-- start The input --

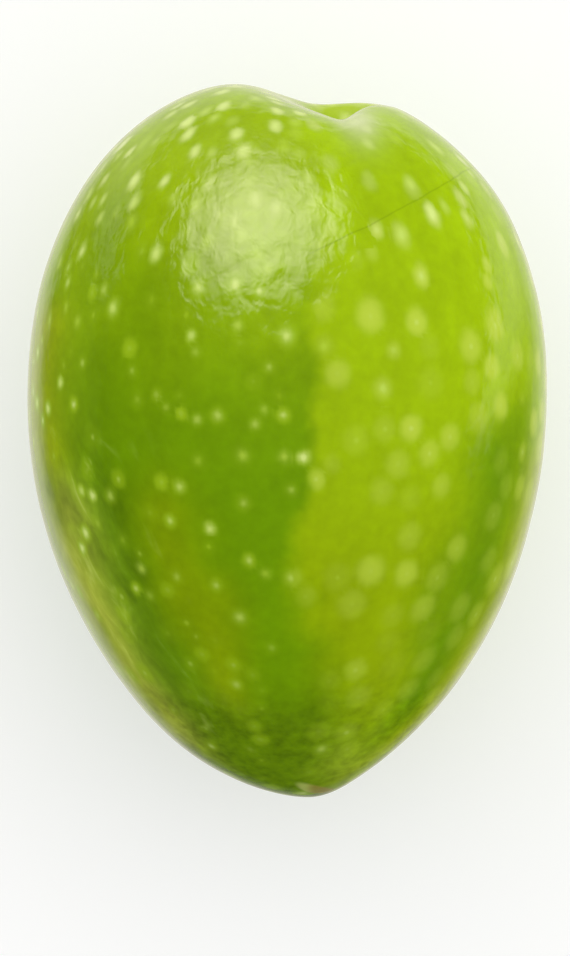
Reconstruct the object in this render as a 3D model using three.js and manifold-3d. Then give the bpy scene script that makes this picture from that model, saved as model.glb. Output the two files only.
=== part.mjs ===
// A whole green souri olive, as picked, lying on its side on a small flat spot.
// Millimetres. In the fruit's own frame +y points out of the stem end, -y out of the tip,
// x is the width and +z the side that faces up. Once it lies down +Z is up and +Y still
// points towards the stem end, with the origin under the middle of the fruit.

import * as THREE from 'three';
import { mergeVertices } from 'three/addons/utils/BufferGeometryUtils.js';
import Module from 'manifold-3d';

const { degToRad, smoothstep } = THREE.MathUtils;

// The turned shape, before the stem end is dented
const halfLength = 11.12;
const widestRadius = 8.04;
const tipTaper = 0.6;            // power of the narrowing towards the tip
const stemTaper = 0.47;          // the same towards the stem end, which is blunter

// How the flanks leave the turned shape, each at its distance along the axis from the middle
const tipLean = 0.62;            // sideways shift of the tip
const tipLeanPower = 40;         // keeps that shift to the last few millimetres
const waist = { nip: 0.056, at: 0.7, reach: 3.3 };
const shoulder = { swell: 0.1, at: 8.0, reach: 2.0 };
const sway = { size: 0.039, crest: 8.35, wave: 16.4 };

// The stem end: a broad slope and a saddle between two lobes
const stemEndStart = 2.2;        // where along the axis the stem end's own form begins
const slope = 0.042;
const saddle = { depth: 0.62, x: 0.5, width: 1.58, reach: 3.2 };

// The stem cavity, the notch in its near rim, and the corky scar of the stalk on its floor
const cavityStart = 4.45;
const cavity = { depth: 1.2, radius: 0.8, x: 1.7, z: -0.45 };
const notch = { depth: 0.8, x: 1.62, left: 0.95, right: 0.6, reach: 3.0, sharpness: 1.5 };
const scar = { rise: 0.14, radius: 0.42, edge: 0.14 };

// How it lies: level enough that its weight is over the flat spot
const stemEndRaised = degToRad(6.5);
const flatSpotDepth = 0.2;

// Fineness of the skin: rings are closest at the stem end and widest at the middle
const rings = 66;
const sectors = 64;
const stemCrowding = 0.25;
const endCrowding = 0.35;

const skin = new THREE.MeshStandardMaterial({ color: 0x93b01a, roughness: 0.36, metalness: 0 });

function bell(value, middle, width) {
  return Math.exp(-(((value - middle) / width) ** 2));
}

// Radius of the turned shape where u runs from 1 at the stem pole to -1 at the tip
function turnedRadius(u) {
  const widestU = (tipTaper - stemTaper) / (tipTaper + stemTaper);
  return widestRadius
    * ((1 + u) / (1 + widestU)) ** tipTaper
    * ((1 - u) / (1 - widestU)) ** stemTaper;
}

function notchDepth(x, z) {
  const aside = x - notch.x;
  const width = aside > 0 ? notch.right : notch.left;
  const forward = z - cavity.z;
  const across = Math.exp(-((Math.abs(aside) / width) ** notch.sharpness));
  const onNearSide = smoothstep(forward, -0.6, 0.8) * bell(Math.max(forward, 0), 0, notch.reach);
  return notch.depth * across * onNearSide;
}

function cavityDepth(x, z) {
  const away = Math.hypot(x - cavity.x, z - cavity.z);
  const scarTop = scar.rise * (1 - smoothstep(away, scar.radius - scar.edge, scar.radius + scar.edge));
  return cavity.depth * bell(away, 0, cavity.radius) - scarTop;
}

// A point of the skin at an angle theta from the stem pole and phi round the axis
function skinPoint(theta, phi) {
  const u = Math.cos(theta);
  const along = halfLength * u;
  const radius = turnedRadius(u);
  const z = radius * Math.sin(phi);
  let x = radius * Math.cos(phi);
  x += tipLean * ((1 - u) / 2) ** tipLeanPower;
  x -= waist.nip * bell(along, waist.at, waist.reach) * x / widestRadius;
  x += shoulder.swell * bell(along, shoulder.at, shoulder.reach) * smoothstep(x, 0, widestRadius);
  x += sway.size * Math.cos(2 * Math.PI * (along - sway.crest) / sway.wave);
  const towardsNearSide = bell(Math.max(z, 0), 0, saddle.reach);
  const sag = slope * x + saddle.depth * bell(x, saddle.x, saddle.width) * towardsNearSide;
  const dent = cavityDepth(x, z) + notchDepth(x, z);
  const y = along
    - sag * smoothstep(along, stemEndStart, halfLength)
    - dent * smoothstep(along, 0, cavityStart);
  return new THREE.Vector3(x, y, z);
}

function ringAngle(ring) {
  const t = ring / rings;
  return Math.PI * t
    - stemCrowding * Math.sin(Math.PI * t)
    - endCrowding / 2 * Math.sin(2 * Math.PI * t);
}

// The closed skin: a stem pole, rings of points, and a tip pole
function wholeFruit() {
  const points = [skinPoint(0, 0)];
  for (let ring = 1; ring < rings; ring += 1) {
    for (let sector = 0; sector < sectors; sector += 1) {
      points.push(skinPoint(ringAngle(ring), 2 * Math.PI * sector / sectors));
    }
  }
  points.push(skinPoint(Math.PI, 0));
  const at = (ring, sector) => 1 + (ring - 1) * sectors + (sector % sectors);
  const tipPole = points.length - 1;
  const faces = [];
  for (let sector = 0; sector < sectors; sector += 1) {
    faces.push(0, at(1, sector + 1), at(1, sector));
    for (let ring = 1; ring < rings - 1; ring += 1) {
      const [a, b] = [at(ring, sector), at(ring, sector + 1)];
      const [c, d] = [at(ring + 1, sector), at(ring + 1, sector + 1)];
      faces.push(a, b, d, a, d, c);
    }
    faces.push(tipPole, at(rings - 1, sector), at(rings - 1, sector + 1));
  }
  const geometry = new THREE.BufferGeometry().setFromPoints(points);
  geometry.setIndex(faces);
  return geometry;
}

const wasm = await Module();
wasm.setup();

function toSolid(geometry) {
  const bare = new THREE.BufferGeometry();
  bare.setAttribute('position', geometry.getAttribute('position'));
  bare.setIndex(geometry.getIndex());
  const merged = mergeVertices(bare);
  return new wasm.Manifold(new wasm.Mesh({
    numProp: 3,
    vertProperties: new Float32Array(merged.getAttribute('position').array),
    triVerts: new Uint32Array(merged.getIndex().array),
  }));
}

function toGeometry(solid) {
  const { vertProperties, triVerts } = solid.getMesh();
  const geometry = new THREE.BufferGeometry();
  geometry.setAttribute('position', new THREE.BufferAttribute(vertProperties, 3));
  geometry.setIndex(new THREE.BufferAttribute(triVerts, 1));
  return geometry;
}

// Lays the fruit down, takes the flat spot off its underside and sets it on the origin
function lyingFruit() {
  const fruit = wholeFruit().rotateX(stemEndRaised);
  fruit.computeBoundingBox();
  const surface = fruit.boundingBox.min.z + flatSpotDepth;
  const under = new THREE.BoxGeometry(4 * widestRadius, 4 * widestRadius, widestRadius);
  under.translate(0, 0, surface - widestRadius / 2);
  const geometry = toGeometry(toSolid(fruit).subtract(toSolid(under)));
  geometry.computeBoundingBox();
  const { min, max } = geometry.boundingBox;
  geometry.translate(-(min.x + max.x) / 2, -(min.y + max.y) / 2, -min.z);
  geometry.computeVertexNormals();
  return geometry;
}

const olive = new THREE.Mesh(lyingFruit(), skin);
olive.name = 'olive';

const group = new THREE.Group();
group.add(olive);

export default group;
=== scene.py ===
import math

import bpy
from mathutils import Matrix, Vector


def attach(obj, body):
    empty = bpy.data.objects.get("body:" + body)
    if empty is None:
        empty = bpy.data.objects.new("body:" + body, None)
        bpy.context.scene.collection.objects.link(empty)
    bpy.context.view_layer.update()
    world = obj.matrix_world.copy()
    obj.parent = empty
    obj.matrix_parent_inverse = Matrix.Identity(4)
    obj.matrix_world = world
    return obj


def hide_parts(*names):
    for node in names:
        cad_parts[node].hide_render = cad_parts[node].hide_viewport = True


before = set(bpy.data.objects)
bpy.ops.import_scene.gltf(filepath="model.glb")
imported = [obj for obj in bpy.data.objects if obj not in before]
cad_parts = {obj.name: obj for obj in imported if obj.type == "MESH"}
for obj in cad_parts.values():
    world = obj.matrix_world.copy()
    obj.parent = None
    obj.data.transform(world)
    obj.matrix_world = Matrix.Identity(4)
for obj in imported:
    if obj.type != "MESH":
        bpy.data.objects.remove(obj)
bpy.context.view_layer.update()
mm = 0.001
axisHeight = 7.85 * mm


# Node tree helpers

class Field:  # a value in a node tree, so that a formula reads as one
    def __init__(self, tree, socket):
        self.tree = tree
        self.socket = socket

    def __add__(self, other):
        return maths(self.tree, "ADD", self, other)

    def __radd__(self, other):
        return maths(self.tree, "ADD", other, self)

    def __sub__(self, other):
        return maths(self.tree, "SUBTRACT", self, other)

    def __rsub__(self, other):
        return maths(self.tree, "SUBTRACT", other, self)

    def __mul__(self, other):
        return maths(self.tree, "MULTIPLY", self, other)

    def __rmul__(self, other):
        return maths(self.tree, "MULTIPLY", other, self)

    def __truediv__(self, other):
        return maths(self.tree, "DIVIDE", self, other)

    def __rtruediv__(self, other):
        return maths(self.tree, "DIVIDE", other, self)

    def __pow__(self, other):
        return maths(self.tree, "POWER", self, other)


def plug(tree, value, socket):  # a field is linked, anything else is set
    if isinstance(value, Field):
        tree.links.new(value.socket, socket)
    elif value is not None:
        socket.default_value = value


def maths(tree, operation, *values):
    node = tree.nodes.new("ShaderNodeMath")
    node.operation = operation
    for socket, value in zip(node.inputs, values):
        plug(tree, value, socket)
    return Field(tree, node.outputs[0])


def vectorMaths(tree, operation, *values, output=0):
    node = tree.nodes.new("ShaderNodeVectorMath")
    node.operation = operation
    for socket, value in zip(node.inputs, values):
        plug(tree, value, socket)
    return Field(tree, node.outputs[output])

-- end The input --
-- start The input --

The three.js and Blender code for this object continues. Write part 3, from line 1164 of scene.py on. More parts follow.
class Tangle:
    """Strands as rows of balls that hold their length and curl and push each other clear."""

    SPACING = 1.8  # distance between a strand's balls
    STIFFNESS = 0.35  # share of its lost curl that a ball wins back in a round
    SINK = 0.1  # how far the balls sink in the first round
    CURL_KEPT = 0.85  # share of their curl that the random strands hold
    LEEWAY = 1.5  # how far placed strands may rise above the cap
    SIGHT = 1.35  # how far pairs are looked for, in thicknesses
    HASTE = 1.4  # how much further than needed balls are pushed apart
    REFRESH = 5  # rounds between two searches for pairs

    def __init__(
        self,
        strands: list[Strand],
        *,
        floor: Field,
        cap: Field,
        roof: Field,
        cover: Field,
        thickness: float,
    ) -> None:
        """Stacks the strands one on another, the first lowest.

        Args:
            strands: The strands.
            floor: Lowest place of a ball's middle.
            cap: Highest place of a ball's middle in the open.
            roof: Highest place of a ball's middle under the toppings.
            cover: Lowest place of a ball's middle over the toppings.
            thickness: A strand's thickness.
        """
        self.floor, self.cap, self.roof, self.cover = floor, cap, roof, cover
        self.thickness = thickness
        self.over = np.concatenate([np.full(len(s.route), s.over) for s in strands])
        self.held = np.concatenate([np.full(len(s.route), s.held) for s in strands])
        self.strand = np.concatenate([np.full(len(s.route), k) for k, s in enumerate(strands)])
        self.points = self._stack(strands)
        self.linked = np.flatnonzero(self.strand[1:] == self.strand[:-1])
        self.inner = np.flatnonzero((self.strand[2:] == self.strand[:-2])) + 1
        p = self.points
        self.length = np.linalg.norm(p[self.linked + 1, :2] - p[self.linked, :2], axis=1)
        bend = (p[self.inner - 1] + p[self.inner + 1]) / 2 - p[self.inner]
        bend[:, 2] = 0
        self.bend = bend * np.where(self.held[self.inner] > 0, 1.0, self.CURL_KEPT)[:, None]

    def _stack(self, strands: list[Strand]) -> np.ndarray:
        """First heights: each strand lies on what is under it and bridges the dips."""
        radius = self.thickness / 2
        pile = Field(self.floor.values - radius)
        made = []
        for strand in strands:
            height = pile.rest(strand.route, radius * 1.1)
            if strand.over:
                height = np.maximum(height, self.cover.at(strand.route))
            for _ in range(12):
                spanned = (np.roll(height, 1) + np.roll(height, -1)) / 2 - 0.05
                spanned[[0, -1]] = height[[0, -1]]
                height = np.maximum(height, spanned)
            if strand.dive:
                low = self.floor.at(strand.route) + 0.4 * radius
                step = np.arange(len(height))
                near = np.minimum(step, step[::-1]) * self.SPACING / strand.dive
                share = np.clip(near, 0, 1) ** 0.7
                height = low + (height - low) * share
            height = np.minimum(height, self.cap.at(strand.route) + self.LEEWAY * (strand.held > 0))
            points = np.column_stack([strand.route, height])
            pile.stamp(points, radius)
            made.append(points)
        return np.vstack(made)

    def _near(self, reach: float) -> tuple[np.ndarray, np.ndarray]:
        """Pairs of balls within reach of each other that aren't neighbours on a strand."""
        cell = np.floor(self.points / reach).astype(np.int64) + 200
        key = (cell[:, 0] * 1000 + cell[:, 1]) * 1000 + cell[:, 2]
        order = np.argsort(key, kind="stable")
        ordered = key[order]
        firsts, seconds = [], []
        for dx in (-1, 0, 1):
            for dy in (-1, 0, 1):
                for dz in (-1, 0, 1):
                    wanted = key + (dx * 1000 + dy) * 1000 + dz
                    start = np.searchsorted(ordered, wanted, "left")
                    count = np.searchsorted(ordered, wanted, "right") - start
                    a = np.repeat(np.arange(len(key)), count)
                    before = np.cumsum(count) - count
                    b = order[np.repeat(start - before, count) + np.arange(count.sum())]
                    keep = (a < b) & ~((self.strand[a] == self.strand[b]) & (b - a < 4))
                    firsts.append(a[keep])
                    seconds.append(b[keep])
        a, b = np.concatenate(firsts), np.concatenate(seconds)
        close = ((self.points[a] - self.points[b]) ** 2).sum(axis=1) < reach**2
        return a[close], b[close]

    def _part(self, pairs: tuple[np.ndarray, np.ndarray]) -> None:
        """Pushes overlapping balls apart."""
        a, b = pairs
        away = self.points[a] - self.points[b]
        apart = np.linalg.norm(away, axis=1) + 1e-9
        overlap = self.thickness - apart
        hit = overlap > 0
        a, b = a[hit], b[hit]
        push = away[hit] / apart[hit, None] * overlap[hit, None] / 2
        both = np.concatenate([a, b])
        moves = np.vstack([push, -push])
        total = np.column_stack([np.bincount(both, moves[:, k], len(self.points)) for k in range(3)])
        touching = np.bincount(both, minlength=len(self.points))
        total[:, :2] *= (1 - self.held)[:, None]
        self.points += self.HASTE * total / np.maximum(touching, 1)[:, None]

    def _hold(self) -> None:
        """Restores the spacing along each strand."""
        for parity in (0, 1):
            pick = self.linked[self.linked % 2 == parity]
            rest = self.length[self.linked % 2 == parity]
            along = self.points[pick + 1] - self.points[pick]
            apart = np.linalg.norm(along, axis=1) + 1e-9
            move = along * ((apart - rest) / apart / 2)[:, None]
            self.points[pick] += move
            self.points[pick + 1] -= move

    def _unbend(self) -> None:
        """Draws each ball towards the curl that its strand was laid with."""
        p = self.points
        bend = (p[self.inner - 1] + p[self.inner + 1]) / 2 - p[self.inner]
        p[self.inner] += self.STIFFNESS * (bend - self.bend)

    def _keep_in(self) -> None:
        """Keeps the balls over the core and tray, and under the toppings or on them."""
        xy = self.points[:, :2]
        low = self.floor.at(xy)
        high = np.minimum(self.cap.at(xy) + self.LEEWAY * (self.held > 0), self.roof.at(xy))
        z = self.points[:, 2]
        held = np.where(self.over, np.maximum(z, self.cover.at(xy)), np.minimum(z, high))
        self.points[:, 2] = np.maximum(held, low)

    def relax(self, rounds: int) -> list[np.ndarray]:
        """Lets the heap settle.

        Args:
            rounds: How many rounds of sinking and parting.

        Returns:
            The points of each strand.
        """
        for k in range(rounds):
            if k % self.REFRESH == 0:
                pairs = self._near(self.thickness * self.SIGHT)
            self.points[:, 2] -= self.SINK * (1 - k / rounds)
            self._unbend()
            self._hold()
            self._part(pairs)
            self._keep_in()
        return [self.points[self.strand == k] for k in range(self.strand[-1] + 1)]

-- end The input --

As listed above, the lines from the line with "const olive = new" to the line with "imported = [obj" are to be echoed exactly, with both ends included and nothing added.

### Result
const olive = new THREE.Mesh(lyingFruit(), skin);
olive.name = 'olive';

const group = new THREE.Group();
group.add(olive);

export default group;
=== scene.py ===
import math

import bpy
from mathutils import Matrix, Vector


def attach(obj, body):
    empty = bpy.data.objects.get("body:" + body)
    if empty is None:
        empty = bpy.data.objects.new("body:" + body, None)
        bpy.context.scene.collection.objects.link(empty)
    bpy.context.view_layer.update()
    world = obj.matrix_world.copy()
    obj.parent = empty
    obj.matrix_parent_inverse = Matrix.Identity(4)
    obj.matrix_world = world
    return obj


def hide_parts(*names):
    for node in names:
        cad_parts[node].hide_render = cad_parts[node].hide_viewport = True


before = set(bpy.data.objects)
bpy.ops.import_scene.gltf(filepath="model.glb")
imported = [obj for obj in bpy.data.objects if obj not in before]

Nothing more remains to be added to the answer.